## start

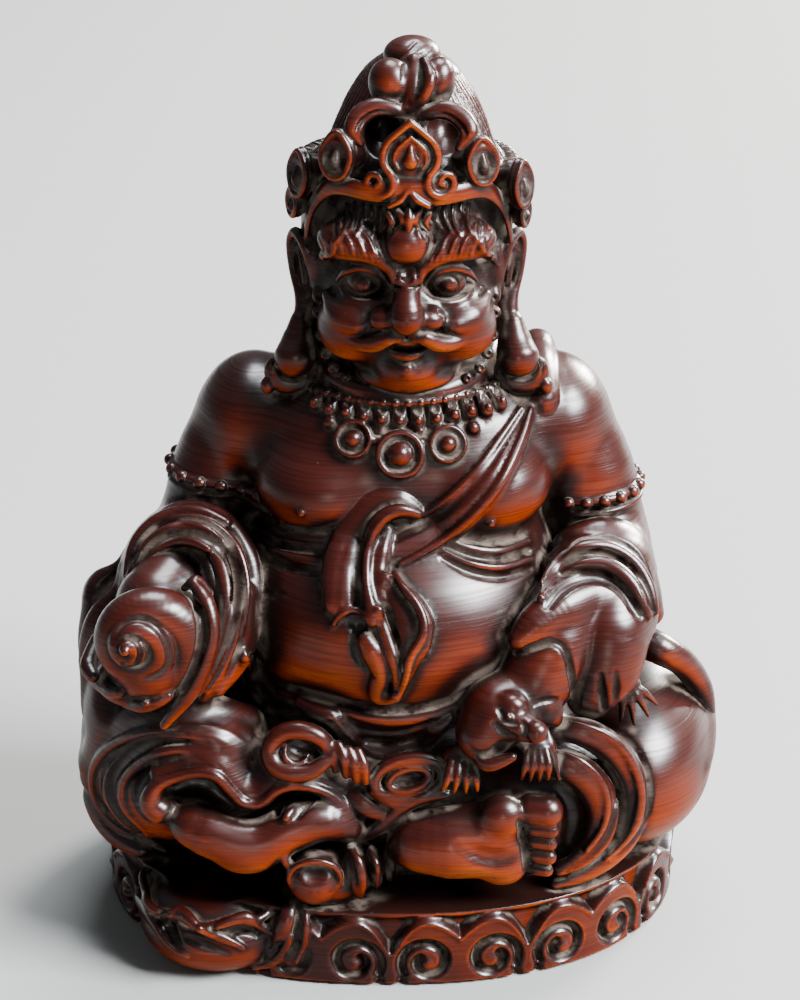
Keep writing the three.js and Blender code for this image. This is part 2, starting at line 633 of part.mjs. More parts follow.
// The back, plainer than the front: hair, the sash, the robe's waist and a few folds on the seat.
function back() {
  for (let k = -2; k <= 2; k++) {
    const x = k * 2.9;
    limb(
      [
        [0.4 + 0.8 * x, 10.6, 82], [0.4 + x, 11.4, 73], [0.4 + 1.2 * x, 11.4, 65],
        [0.4 + 1.5 * x, 15, 57 - 0.3 * k * k],
      ],
      [1.3, 2, 2.2, 1],
      { core: [0, 4, 66] },
    );
  }
  limb(
    [[15, 1, 62], [12.6, 10.8, 57.4], [4, 16.2, 50], [-6, 15.8, 42], [-14.6, 11.6, 34]],
    [2.4, 2.6],
    { sides: 4, steps: 5, flat: 0.6, core: [0, 4, 46] },
  );
  limb(
    [[-17, 5, 31], [-11.6, 12.4, 29.6], [0, 16.8, 28.8], [11.6, 12.4, 29.6], [17, 5, 31]],
    [1.6, 2, 1.6],
    { steps: 6, core: [0, 4, 28] },
  );
  for (const [drop, spread] of [[22, 24], [16, 27]]) {
    limb(
      [
        [-spread, 7, drop + 1], [-0.55 * spread, 17.6, drop - 1.5], [0, 20.2, drop - 3],
        [0.55 * spread, 17.6, drop - 1.5], [spread, 7, drop + 1],
      ],
      [1.4, 2.2, 1.4],
      { steps: 6, core: [0, 3, drop] },
    );
  }
}

base();
clouds();
lotusLeaf();
legsAndSeat();
restingFoot();
turnedFoot();
torso();
armlets();
conchArm();
mongoose();
necklaceAndSash();
belt();
head();
crown();
back();

// Draws the ends of very short edges together, which rids the joined solid of slivers. An edge stays where
// its ends share other neighbours than its own two triangles' corners, or where a facet would turn over.
function withoutShortEdges(places, corners) {
  const spots = [];
  for (let i = 0; i < places.length; i += 3) spots.push(new THREE.Vector3().fromArray(places, i));
  const facets = [];
  const facetsAt = spots.map(() => new Set());
  for (let i = 0; i < corners.length; i += 3) {
    const facet = [corners[i], corners[i + 1], corners[i + 2]];
    for (const corner of facet) facetsAt[corner].add(facet);
    facets.push(facet);
  }
  const around = (spot) => new Set([...facetsAt[spot]].flat().filter((other) => other !== spot));
  const normal = ([a, b, c], moved, to) => {
    const [p, q, r] = [a, b, c].map((corner) => (moved.includes(corner) ? to : spots[corner]));
    return new THREE.Vector3().subVectors(q, p).cross(new THREE.Vector3().subVectors(r, p));
  };
  const gone = new Set();
  for (let reach = shortestEdge / 3; reach <= shortestEdge; reach += shortestEdge / 3) {
    for (let a = 0; a < spots.length; a++) {
      for (const b of around(a)) {
        if (spots[a].distanceTo(spots[b]) > reach) continue;
        const shared = [...facetsAt[a]].filter((facet) => facetsAt[b].has(facet));
        const mutual = [...around(a)].filter((other) => around(b).has(other));
        if (shared.length !== 2 || mutual.length !== 2) continue;
        const to = spots[a].clone().lerp(spots[b], 0.5);
        const kept = [...facetsAt[a], ...facetsAt[b]].filter((facet) => !shared.includes(facet));
        const turns = kept.some((facet) => {
          const before = normal(facet, [], to);
          const after = normal(facet, [a, b], to);
          return after.dot(before) < 0.5 * after.length() * before.length() || after.length() < 1e-3;
        });
        if (turns) continue;
        for (const facet of shared) {
          gone.add(facet);
          for (const corner of facet) facetsAt[corner].delete(facet);
        }
        for (const facet of facetsAt[b]) {
          facet[facet.indexOf(b)] = a;
          facetsAt[a].add(facet);
        }
        facetsAt[b].clear();
        spots[a] = to;
      }
    }
  }
  return { spots, facets: facets.filter((facet) => !gone.has(facet)) };
}

// Everything is one block of wood, cut flat underneath, its box centred on the origin.
function carving() {
  const whole = wasm.Manifold.union(forms).subtract(wasm.Manifold.union(hollows));
  const ground = solid(new THREE.BoxGeometry(200, 200, 20).translate(0, 0, -10));
  const mesh = whole.subtract(ground).getMesh();
  const places = [];
  for (let i = 0; i < mesh.numVert; i++) {
    for (let k = 0; k < 3; k++) places.push(mesh.vertProperties[i * mesh.numProp + k]);
  }
  const { spots, facets } = withoutShortEdges(places, mesh.triVerts);
  const geometry = new THREE.BufferGeometry().setFromPoints(spots);
  geometry.setIndex(facets.flat());
  const used = facets.flat().map((corner) => spots[corner]);
  const box = new THREE.Box3().setFromPoints(used);
  geometry.computeVertexNormals();
  const wood = new THREE.MeshStandardMaterial({ color: woodColour, roughness: 0.35, metalness: 0 });
  const figure = new THREE.Mesh(geometry, wood);
  figure.name = "jambhala_carving";
  figure.position.set(-(box.min.x + box.max.x) / 2, -(box.min.y + box.max.y) / 2, 0);
  return figure;
}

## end

• _WHAT IS REQUIRED_: Reproduce the material in full, with no word added or dropped.

• _OUTPUT FOR THIS TASK_:
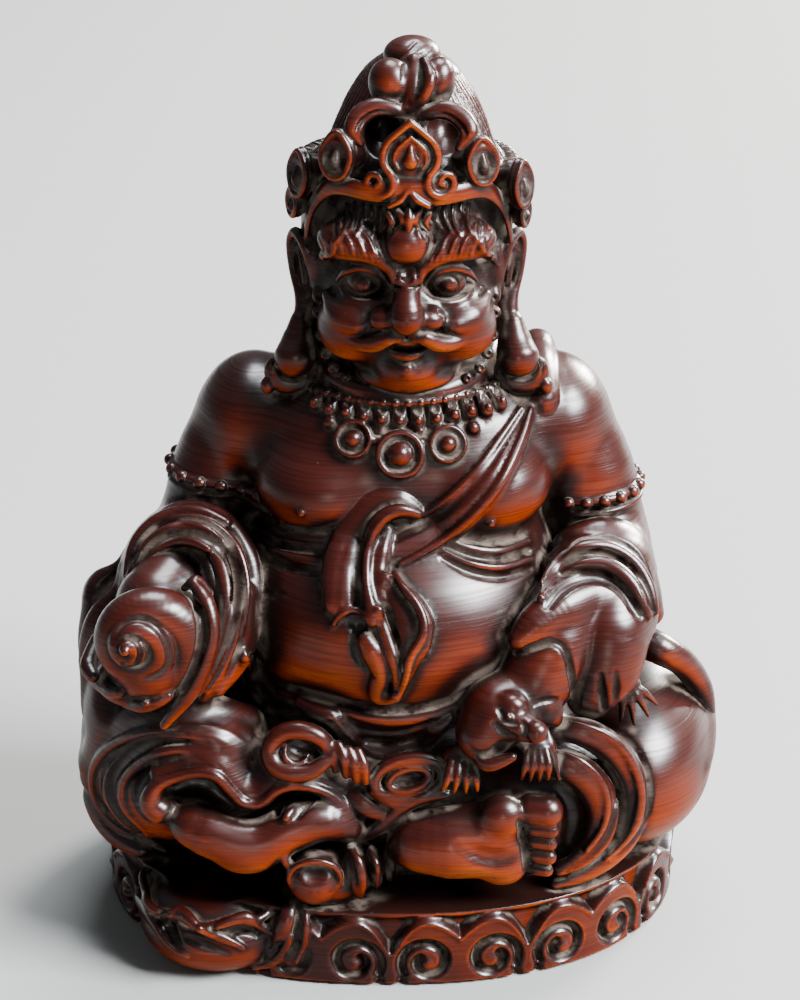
Keep writing the three.js and Blender code for this image. This is part 2, starting at line 633 of part.mjs. More parts follow.
// The back, plainer than the front: hair, the sash, the robe's waist and a few folds on the seat.
function back() {
  for (let k = -2; k <= 2; k++) {
    const x = k * 2.9;
    limb(
      [
        [0.4 + 0.8 * x, 10.6, 82], [0.4 + x, 11.4, 73], [0.4 + 1.2 * x, 11.4, 65],
        [0.4 + 1.5 * x, 15, 57 - 0.3 * k * k],
      ],
      [1.3, 2, 2.2, 1],
      { core: [0, 4, 66] },
    );
  }
  limb(
    [[15, 1, 62], [12.6, 10.8, 57.4], [4, 16.2, 50], [-6, 15.8, 42], [-14.6, 11.6, 34]],
    [2.4, 2.6],
    { sides: 4, steps: 5, flat: 0.6, core: [0, 4, 46] },
  );
  limb(
    [[-17, 5, 31], [-11.6, 12.4, 29.6], [0, 16.8, 28.8], [11.6, 12.4, 29.6], [17, 5, 31]],
    [1.6, 2, 1.6],
    { steps: 6, core: [0, 4, 28] },
  );
  for (const [drop, spread] of [[22, 24], [16, 27]]) {
    limb(
      [
        [-spread, 7, drop + 1], [-0.55 * spread, 17.6, drop - 1.5], [0, 20.2, drop - 3],
        [0.55 * spread, 17.6, drop - 1.5], [spread, 7, drop + 1],
      ],
      [1.4, 2.2, 1.4],
      { steps: 6, core: [0, 3, drop] },
    );
  }
}

base();
clouds();
lotusLeaf();
legsAndSeat();
restingFoot();
turnedFoot();
torso();
armlets();
conchArm();
mongoose();
necklaceAndSash();
belt();
head();
crown();
back();

// Draws the ends of very short edges together, which rids the joined solid of slivers. An edge stays where
// its ends share other neighbours than its own two triangles' corners, or where a facet would turn over.
function withoutShortEdges(places, corners) {
  const spots = [];
  for (let i = 0; i < places.length; i += 3) spots.push(new THREE.Vector3().fromArray(places, i));
  const facets = [];
  const facetsAt = spots.map(() => new Set());
  for (let i = 0; i < corners.length; i += 3) {
    const facet = [corners[i], corners[i + 1], corners[i + 2]];
    for (const corner of facet) facetsAt[corner].add(facet);
    facets.push(facet);
  }
  const around = (spot) => new Set([...facetsAt[spot]].flat().filter((other) => other !== spot));
  const normal = ([a, b, c], moved, to) => {
    const [p, q, r] = [a, b, c].map((corner) => (moved.includes(corner) ? to : spots[corner]));
    return new THREE.Vector3().subVectors(q, p).cross(new THREE.Vector3().subVectors(r, p));
  };
  const gone = new Set();
  for (let reach = shortestEdge / 3; reach <= shortestEdge; reach += shortestEdge / 3) {
    for (let a = 0; a < spots.length; a++) {
      for (const b of around(a)) {
        if (spots[a].distanceTo(spots[b]) > reach) continue;
        const shared = [...facetsAt[a]].filter((facet) => facetsAt[b].has(facet));
        const mutual = [...around(a)].filter((other) => around(b).has(other));
        if (shared.length !== 2 || mutual.length !== 2) continue;
        const to = spots[a].clone().lerp(spots[b], 0.5);
        const kept = [...facetsAt[a], ...facetsAt[b]].filter((facet) => !shared.includes(facet));
        const turns = kept.some((facet) => {
          const before = normal(facet, [], to);
          const after = normal(facet, [a, b], to);
          return after.dot(before) < 0.5 * after.length() * before.length() || after.length() < 1e-3;
        });
        if (turns) continue;
        for (const facet of shared) {
          gone.add(facet);
          for (const corner of facet) facetsAt[corner].delete(facet);
        }
        for (const facet of facetsAt[b]) {
          facet[facet.indexOf(b)] = a;
          facetsAt[a].add(facet);
        }
        facetsAt[b].clear();
        spots[a] = to;
      }
    }
  }
  return { spots, facets: facets.filter((facet) => !gone.has(facet)) };
}

// Everything is one block of wood, cut flat underneath, its box centred on the origin.
function carving() {
  const whole = wasm.Manifold.union(forms).subtract(wasm.Manifold.union(hollows));
  const ground = solid(new THREE.BoxGeometry(200, 200, 20).translate(0, 0, -10));
  const mesh = whole.subtract(ground).getMesh();
  const places = [];
  for (let i = 0; i < mesh.numVert; i++) {
    for (let k = 0; k < 3; k++) places.push(mesh.vertProperties[i * mesh.numProp + k]);
  }
  const { spots, facets } = withoutShortEdges(places, mesh.triVerts);
  const geometry = new THREE.BufferGeometry().setFromPoints(spots);
  geometry.setIndex(facets.flat());
  const used = facets.flat().map((corner) => spots[corner]);
  const box = new THREE.Box3().setFromPoints(used);
  geometry.computeVertexNormals();
  const wood = new THREE.MeshStandardMaterial({ color: woodColour, roughness: 0.35, metalness: 0 });
  const figure = new THREE.Mesh(geometry, wood);
  figure.name = "jambhala_carving";
  figure.position.set(-(box.min.x + box.max.x) / 2, -(box.min.y + box.max.y) / 2, 0);
  return figure;
}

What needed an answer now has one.